What to ask your payment provider before you change anything
Answer first: The right question isn’t “Do you support USDC?” It’s “Will this reduce settlement time and operational friction for my business—with clear costs and controls?”
Use this checklist when talking to your PSP, acquirer, or banking partner.
Funding speed and availability
- What’s the actual deposit timeline for my MCC and risk profile?
- Do you support weekend/holiday funding?
- If USDC settlement is used, do I see faster deposits—or is it only behind-the-scenes?
Fees, spreads, and hidden costs
- Are there additional fees for faster funding?
- If conversion is involved, what spreads apply?
- Are there minimum volume requirements?
Risk, disputes, and controls
- How are reserves determined?
- How do you use AI for fraud prevention and dispute management?
- Do you provide chargeback alerts or automated evidence tools?
Accounting and reconciliation
- Can you export settlement-level data into my accounting system?
- Do you support SKU-level reconciliation for ecommerce?
- Can I map deposits to orders automatically?
Settlement speed is nice. Clean reconciliation is what keeps it from becoming chaos.
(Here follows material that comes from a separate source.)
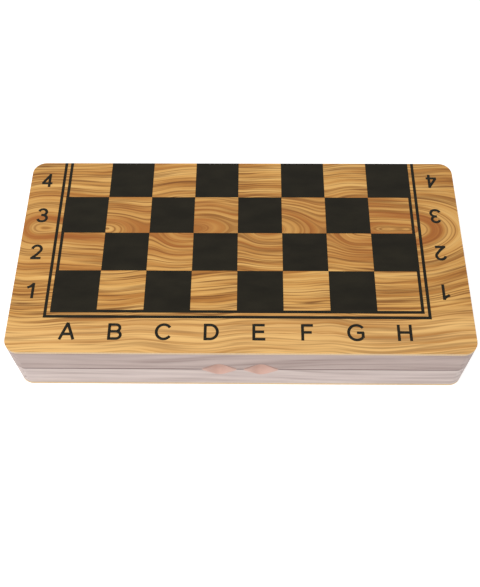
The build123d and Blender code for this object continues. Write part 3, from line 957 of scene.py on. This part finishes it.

A simple stance: treat stablecoin settlement as infrastructure, not a brand story
Answer first: For most SMBs, stablecoin settlement should be invisible—useful because it improves cash flow and reliability, not because it’s trendy.
There’s a temptation to turn anything “crypto-adjacent” into marketing. I wouldn’t. Customers generally want two things: trust and convenience. Your job is to make payments easy, reduce friction, and protect them from fraud. If USDC settlement helps your provider fund you faster and operate 24/7, great. If it introduces accounting headaches, skip it until the tooling catches up.
This is where the broader AI in payments story connects: the winners won’t be the companies that talk the loudest about new rails. They’ll be the ones that combine better rails + better risk models + better reconciliation.
Next steps for SMBs that want faster, more reliable settlement
Start with the numbers you can control. Track your average days-to-cash, your dispute rate, and how often deposits arrive later than expected. Then ask your provider what’s driving the lag—risk holds, batch cutoffs, bank delays, or cross-border friction.
If you’re evaluating a switch, prioritize partners that can explain their stack clearly: what rails they use (card, ACH, RTP/FedNow, stablecoin settlement), what their AI-driven risk controls do, and how they’ll integrate with your accounting.
Visa introducing USDC settlement in the U.S. is a strong signal that payment infrastructure is shifting toward always-on movement of value. The practical question for 2026 is simple: when settlement becomes faster, will your business be set up to benefit—or will the complexity cancel out the speed?